Sich groß fühlen durch Kleinmachen
Umgangssprachlich versteht man unter einem „Narzissten“ einen Menschen, der ausgeprägten Egoismus, Arroganz und Selbstsüchtigkeit an den Tag legt und sich anderen gegenüber rücksichtslos verhält. Kritik ertragen diese Menschen nicht und Misserfolg kann sie in schwere Krisen stürzen, so das gängige Bild. Doch Narzissmus ist vielschichtiger. Wir haben dazu Dr. Bärbel Wardetzki befragt, die sich seit vielen Jahren mit Narzissmus in der Partnerschaft beschäftigt.
LZ | Rheinland: Wenn ein Mensch sehr von sich überzeugt ist, arrogant wirkt und keine Kritik verträgt, dann heißt es schnell: Der ist ein Narzisst.
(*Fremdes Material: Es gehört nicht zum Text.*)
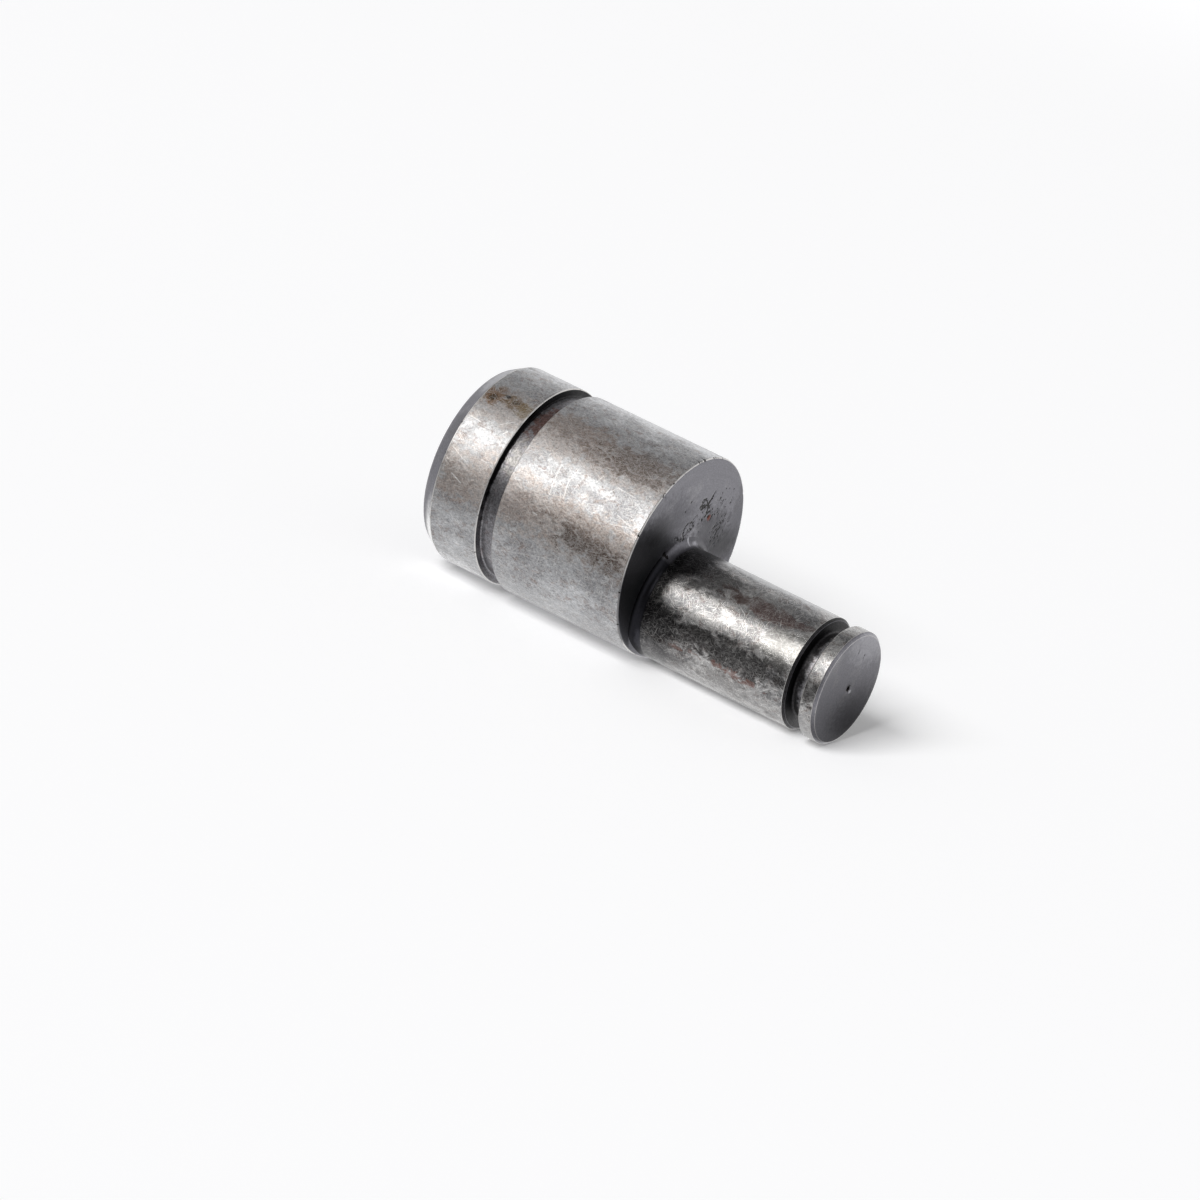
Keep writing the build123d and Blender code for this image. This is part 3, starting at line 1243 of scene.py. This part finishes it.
    def groove_finish(self) -> BlackOxide:
        """Choose the grooves' finish.

        Returns:
            Dull black oxide, left black near the collar and rubbed on the main groove's front.
        """
        near = self.collar_length
        middle = near + 1.4             # of what shows of the main groove's floor
        pin_near = self.tip - self.land_length - self.pin_groove_width
        return BlackOxide(
            "black_oxide_groove", film="#828185", clean="#959497", rust="#6A4E46", rusty=0.25,
            worn=(0.5, 0.66), roughness=(0.30, 0.42), pitch=0.2, rings=0.06, speckle=0.35, depth=0.010,
            patches=(
                Patch((middle, -11.4, 1.2), (2.8, 3.0, 6.0), "#5E5D60", 0.7, 0.5),
                Patch((middle, -6.2, 9.7), (2.8, 6.5, 4.6), "#6B4F48", 0.8, 1.2),
                # lighter where the highlight falls: rubbed metal, and painted highlight
                Patch((middle, -9.9, 5.9), (2.6, 4.0, 5.4), "#918F8D", 0.85, 1.6, 0.2),
                # near-black beside the collar: painted shade in the groove
                Patch((near, 0, 10.0), (0.5, EVERYWHERE, 24.0), "#161516", 0.95, 0.4, 0.7),
                # near-black over the small journal's groove: black oxide, and painted shade in the recess
                Patch((pin_near, 0, 0), (2.4, EVERYWHERE, EVERYWHERE), "#1C1B1C", 0.9, 0.5),
            ),
        )

    def edge_finish(self) -> RubbedEdge:
        """Choose the edges' finish.

        Returns:
            Bare steel, with painted shade low on the shoulder's rim.
        """
        return RubbedEdge("rubbed_edge", patches=(
            # darker low on the rim: painted shade
            Patch((self.shoulder, -10.5, -6.0), (4.0, 9.0, 19.0), "#5A5A5D", 0.8, 0.5, 0.8),
        ))

    def dress(self) -> list[bpy.types.Material]:
        """Make the pin's finishes.

        Returns:
            Their materials, in the order of Finish.
        """
        finishes = (
            self.main_finish(), self.small_finish(), self.oxide_finish(), self.groove_finish(),
            self.edge_finish(), self.root_finish(),
        )
        return [finish.make() for finish in finishes]

    def build(self) -> bpy.types.Object:
        """Build the pin, dress it and put it in the frame.

        Returns:
            The pin's piece.
        """
        piece = put("turned_eccentric_pin", self.mesh())
        for material in self.dress():
            piece.data.materials.append(material)
        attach(piece, BODY)
        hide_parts(NODE)
        return piece


# --------------------------------------------------------------------------------------------
# Studio
# --------------------------------------------------------------------------------------------


def board(name: str, spots: list[Place], material: bpy.types.Material) -> bpy.types.Object:
    """Add a flat four-cornered board.

    Args:
        name: the board's name.
        spots: its corners, in order round it, in metres.
        material: what covers it.

    Returns:
        The board.
    """
    data = bpy.data.meshes.new(name)
    data.from_pydata(spots, [], [(0, 1, 2, 3)])
    data.materials.append(material)
    return put(name, data)


@dataclass(frozen=True)
class Camera:
    """Camera, by the point that it looks at and its angles. Sizes are in millimetres."""

    target: Place = (22.87, -5.06, -7.30)
    distance: float = 694.66
    azimuth: float = 27.652             # degrees, from the front towards +X
    elevation: float = 19.327
    roll: float = 16.68                 # degrees, counter-clockwise tilt of its own up
    lens: float = 180.04
    sensor: float = 36.0                # width
    clip: tuple[float, float] = (10.0, 20000.0)    # nearest and farthest that it sees

    def build(self) -> None:
        """Add the camera and make it the scene's."""
        turn, rise, tilt = (math.radians(angle) for angle in (self.azimuth, self.elevation, self.roll))
        back = Vector((math.sin(turn) * math.cos(rise), -math.cos(turn) * math.cos(rise), math.sin(rise)))
        level = Vector((math.cos(turn), math.sin(turn), 0))
        upright = back.cross(level)
        right = level * math.cos(tilt) + upright * math.sin(tilt)
        up = upright * math.cos(tilt) - level * math.sin(tilt)
        data = bpy.data.cameras.new("camera")
        data.lens, data.sensor_width = self.lens, self.sensor
        data.clip_start, data.clip_end = (reach * MM for reach in self.clip)
        camera = put("camera", data)
        place = Vector(self.target) * MM + back * self.distance * MM
        camera.matrix_world = Matrix.Translation(place) @ Matrix((right, up, back)).transposed().to_4x4()
        bpy.context.scene.camera = camera


@dataclass(frozen=True)
class Lamp:
    """Soft box that points at the pin. Sizes are in metres."""

    name: str
    towards: Place
    distance: float
    width: float
    height: float
    radiance: float                     # brightness of its face, where 1 is white
    tint: str = "#FFFFFF"
    mirrored: bool = True               # whether it shows in metal
    spread: bool = True                 # whether it lights dull surfaces
    white: float = 4.0                  # watts a square metre that make its face white

    def build(self, centre: Vector) -> None:
        """Add the lamp.

        Args:
            centre: what it points at.
        """
        data = bpy.data.lights.new(self.name, "AREA")
        data.shape = "RECTANGLE"
        data.size, data.size_y = self.width, self.height
        data.energy = self.radiance * self.white * self.width * self.height
        data.color = linear(self.tint)[:3]
        lamp = put(self.name, data)
        way = Vector(self.towards).normalized()
        lamp.location = centre + way * self.distance
        lamp.rotation_mode = "QUATERNION"
        lamp.rotation_quaternion = way.to_track_quat("Z", "Y")
        lamp.visible_camera = False
        lamp.visible_glossy = self.mirrored
        lamp.visible_diffuse = self.spread


@dataclass(frozen=True)
class Flag:
    """Grey board that only shows in metal, as a flag does that keeps glare off it. Sizes are in metres."""

    name: str
    low: Place
    high: Place
    shade: float                        # its brightness, where 1 is white

    def build(self) -> None:
        """Add the flag as a flat board from its lowest to its highest corner."""
        low, high = Vector(self.low), Vector(self.high)
        side = Vector((high.x - low.x, 0, 0))
        cloth = bpy.data.materials.new(self.name + "_cloth")
        tree = blank(cloth)
        glow = add_node(tree, "Emission", {"Color": WHITE, "Strength": self.shade})
        add_node(tree, "OutputMaterial", {"Surface": glow})
        flag = board(self.name, [low, low + side, high, high - side], cloth)
        for ray in ("camera", "diffuse", "transmission", "volume_scatter", "shadow"):
            setattr(flag, "visible_" + ray, False)


@dataclass
class Studio:
    """White floor, soft light, flags and camera."""

    centre: Vector
    floor_height: float
    tip: float                          # millimetres: how far the pin reaches along X
    floor_half: float = 3.0             # metres
    floor_colour: str = "#F7F7F8"
    lift: float = 0.13                  # what the white floor gives the camera of itself near the pin
    fade: tuple[float, float] = (0.30, 1.1)        # metres: where that starts to grow, and is pure white
    sky: float = 0.26                   # what the world gives dull surfaces, where 1 is white
    camera: Camera = Camera()
    lamps: tuple[Lamp, ...] = (
        Lamp("key", (-0.25, -0.72, 0.60), 30.0, 24.5, 17.0, 3.0, "#FFFDF8", spread=False),
        Lamp("fill", (-0.14, -0.72, 0.66), 30.0, 14.0, 16.0, 10.2, mirrored=False),
    )
    flags: tuple[Flag, ...] = (
        Flag("overhead_flag", (-1.6, -0.60, 0.8), (0.8, 0.82, 0.8), 0.36),
        Flag("front_flag", (-2.0, -1.0, 0.0), (1.2, -1.0, 0.38), 0.34),
        Flag("side_flag", (0.1, -1.0, 0.0), (1.8, -1.0, 1.3), 0.08),
    )
    # what metal sees of the floor, in millimetres
    front: tuple[float, float] = (-8.0, -42.0)     # where it starts to darken, and is darkest
    front_shade: float = 0.34           # how bright it is there
    tip_shadow: tuple[float, float] = (57.8, 10.0)     # where it is darkest beside the tip
    tip_reach: tuple[float, float] = (9.5, 36.0)   # half that shadow's width and half its length
    tip_turn: float = -18.0             # degrees from Y that its length is turned
    tip_shade: float = 0.0              # how bright it is in the middle

    def floor(self) -> None:
        """Add the floor at the height that the pin lies on.

        It is matt and white. In metal it shows its own shading, and to the camera it grows
        pure white with the distance.
        """
        material = bpy.data.materials.new("matt_white_board")
        tree = blank(material)
        ground = add_node(tree, "TexCoord", out="Object")
        path = add_node(tree, "LightPath").node.outputs
        matt = add_node(tree, "BsdfDiffuse", {"Color": linear(self.floor_colour)})
        far = add_node(tree, "VectorMath", {0: ground}, out="Value", operation="LENGTH")
        near, end = self.fade
        lift = add_node(
            tree, "MapRange", {"Value": far, "From Min": near, "From Max": end, "To Min": self.lift},
            interpolation_type="SMOOTHSTEP",
        )
        seen = add_node(tree, "Math", {0: path["Is Camera Ray"], 1: lift}, operation="MULTIPLY")
        own = add_node(tree, "Emission", {"Color": WHITE, "Strength": seen})
        lit = add_node(tree, "AddShader", {0: matt, 1: own})
        glow = add_node(tree, "Emission", {"Color": WHITE, "Strength": self.mirrored(tree, ground)})
        both = add_node(tree, "MixShader", {0: path["Is Glossy Ray"], 1: lit, 2: glow})
        add_node(tree, "OutputMaterial", {"Surface": both})
        square = ((-1, -1), (1, -1), (1, 1), (-1, 1))
        spots = [(x * self.floor_half, y * self.floor_half, self.floor_height) for x, y in square]
        floor = board("floor", spots, material)

    def mirrored(self, tree: Tree, ground: Socket) -> Socket:
        """Shade the floor that metal sees: white round the pin, dark in front and beside the tip.

        Args:
            tree: the floor's node tree.
            ground: each point's place on the floor, in metres.

        Returns:
            Output socket with the brightness, where 1 is white.
        """
        place = add_node(tree, "SeparateXYZ", {0: ground}).node.outputs
        start, end = self.front
        front = add_node(
            tree, "MapRange",
            {"Value": place["Y"], "From Min": end * MM, "From Max": start * MM, "To Min": self.front_shade},
            interpolation_type="SMOOTHSTEP",
        )
        (x, y), (across, along) = self.tip_shadow, self.tip_reach
        shadow = add_node(
            tree, "Mapping",
            {"Vector": ground, "Location": (x * MM, y * MM, self.floor_height),
             "Rotation": (0, 0, math.radians(self.tip_turn)), "Scale": (across * MM, along * MM, 1)},
            vector_type="TEXTURE",
        )
        away = add_node(tree, "VectorMath", {0: shadow}, out="Value", operation="LENGTH")
        beside = add_node(tree, "MapRange", {"Value": away, "To Min": self.tip_shade})
        before = add_node(tree, "Math", {0: place["X"], 1: self.tip * MM}, operation="LESS_THAN")
        light = add_node(tree, "Math", {0: before, 1: beside}, operation="MAXIMUM")
        return add_node(tree, "Math", {0: front, 1: light}, operation="MULTIPLY")

    def world(self) -> None:
        """Add a world that is white to the camera and in metal, and dimmer as a light."""
        world = bpy.data.worlds.new("studio")
        tree = blank(world)
        path = add_node(tree, "LightPath").node.outputs
        seen = path["Is Camera Ray"]
        for kind in ("Is Glossy Ray", "Is Transmission Ray"):
            seen = add_node(tree, "Math", {0: seen, 1: path[kind]}, operation="MAXIMUM")
        strength = add_node(tree, "MapRange", {"Value": seen, "To Min": self.sky})
        shade = add_node(tree, "Background", {"Color": WHITE, "Strength": strength})
        add_node(tree, "OutputWorld", {"Surface": shade})
        bpy.context.scene.world = world

    def build(self) -> None:
        """Add the floor, the world, the lamps, the flags and the camera."""
        self.floor()
        self.world()
        for lamp in self.lamps:
            lamp.build(self.centre)
        for flag in self.flags:
            flag.build()
        self.camera.build()


def main() -> None:
    """Build the pin and its studio."""
    logging.basicConfig(level=logging.INFO, format="%(name)s: %(message)s")
    bpy.context.scene.view_settings.view_transform = "Standard"
    low, high = CAD_BOX
    Studio(centre=(low + high) / 2, floor_height=low.z, tip=high.x / MM).build()
    pin = EccentricPin.from_frame().build()
    log.info("%s: %d faces", pin.name, len(pin.data.polygons))


if __name__ == "__main__":
    main()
Dr. B. Wardetzki: Ich stehe dem Begriff Narzisst sehr kritisch gegenüber. Denn Narzissmus ist etwas ganz Menschliches. Jeder von uns hat narzisstische Anteile. Narzissmus betrifft die Selbstliebe und das Selbstwertgefühl. Das ist durchaus etwas Gutes. Es ist dabei normal, dass wir das Grundbedürfnis haben, unseren Selbstwert zu stärken, und mal mehr, mal weniger Selbstwertgefühl haben. Wenn wir gelobt werden, steigt das Selbstwertgefühl, wenn wir kritisiert werden, uns nicht richtig verstanden oder nicht ernst genommen fühlen, dann sinkt es. Mit diesem Selbstwertgefühl müssen wir uns jeden Tag neu auseinandersetzen und es ausbalancieren. Genau diese Fähigkeit fehlt Menschen mit einer narzisstischen Struktur. Ihnen fällt es schwer, ihren eigenen Selbstwert zu erkennen und zu regulieren. Sie brauchen immer wieder die Bestätigung und die Anerkennung von außen, um ihr Selbstwertgefühl aufzubauen.